Monitoring and Tracking Methane Emissions

For those looking to minimize these damaging impacts of methane emissions, the first step must be to measure and identify the source of methane emissions. Monitoring methane emissions allow for accountability of the offenders and learning about the effectiveness of various solutions.

Traditionally, observers track methane with ground-based measurement tools. For example, the handbook ‘Improving Characterization of Anthropogenic Methane Emissions in the United States’ highlights typical methods like sensors and for point-source measurements (e.g., in the instance of leaks), enclosure techniques that allow for measurement within a small tracked area (e.g., a limited area where a certain amount of livestock is kept), or even more advanced tower-based vertical measurements of gas concentrations that allow for tracking over a larger (but still limited) area.

But to tackle the truly global nature of methane emissions, coming in greater quantities and from numerous locations, tracking and detecting methane emissions has taken to the skies.

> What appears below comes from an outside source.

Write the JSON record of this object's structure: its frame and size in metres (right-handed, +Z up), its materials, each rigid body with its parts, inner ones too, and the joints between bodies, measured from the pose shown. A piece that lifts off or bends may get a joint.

First, planes and drones measure methane emissions from 900 meters up. More recently, even satellites in space are tracking methane emissions on a global scale from low orbit, according to the Oil and Gas Climate Initiative.

The new information provided by these advanced tracking tools has been eye-opening to the global climate community, with previously undisclosed ‘super emitters’ of methane identified and held accountable. According to a survey of newfound research from the Environmental Defense Fund, these modern monitoring tools identified a total of 13 million metric tons of methane emissions, 60% higher than previously accepted estimates. The culprits were unclaimed oil and gas field leaks, worsening sewage and manure management, and more.

Green Development LLC contends that the only way for real improvement is if global leaders lean into this accountability and utilize the latest measurement technologies as a means of doing so.

Taking Action

After identifying the problem and determining the severity, the global climate community must move to the key part of the process: taking action. The following seven actionable suggestions can help nations collectively move towards a cleaner future less impacted by methane emissions:

  1. Support farms and food companies that are actively reducing their methane thanks to modern advancements and findings (e.g., incorporating seaweed into the diets of livestock, which reduces the fermentation that leads to methane emissions).

  2. Where possible, reduce the consumption of farm-raised meat towards dietary alternatives that have less of a methane impact.

  3. Make the most of the food that is grown and cultivated by tapping into innovative and personal actions to reduce food waste.

  4. Continue to hold methane emitters accountable with continued methane monitoring, using the most advanced tools and encouraging the International Methane Emissions Observatory to collate and curate all available data on these emissions.

  5. Commit to meet the international pledge to cut methane emissions by 30% by 2030 that was reached at the UN Climate Change Conference (COP26) in Glasgow in November 2021.

  6. Support R&D into the necessary technology that can further reduce methane emissions, such as the recent U.S. Department of Energy announcement of funding a dozen projects via the Advanced Research Projects Agency-Energy (ARPA-E) Reducing Emissions of Methane Every Day of the Year (REMEDY) program.

  7. Continue the full-speed-ahead approach towards a clean energy economy that can power society without spilling millions of tons of methane into the atmosphere.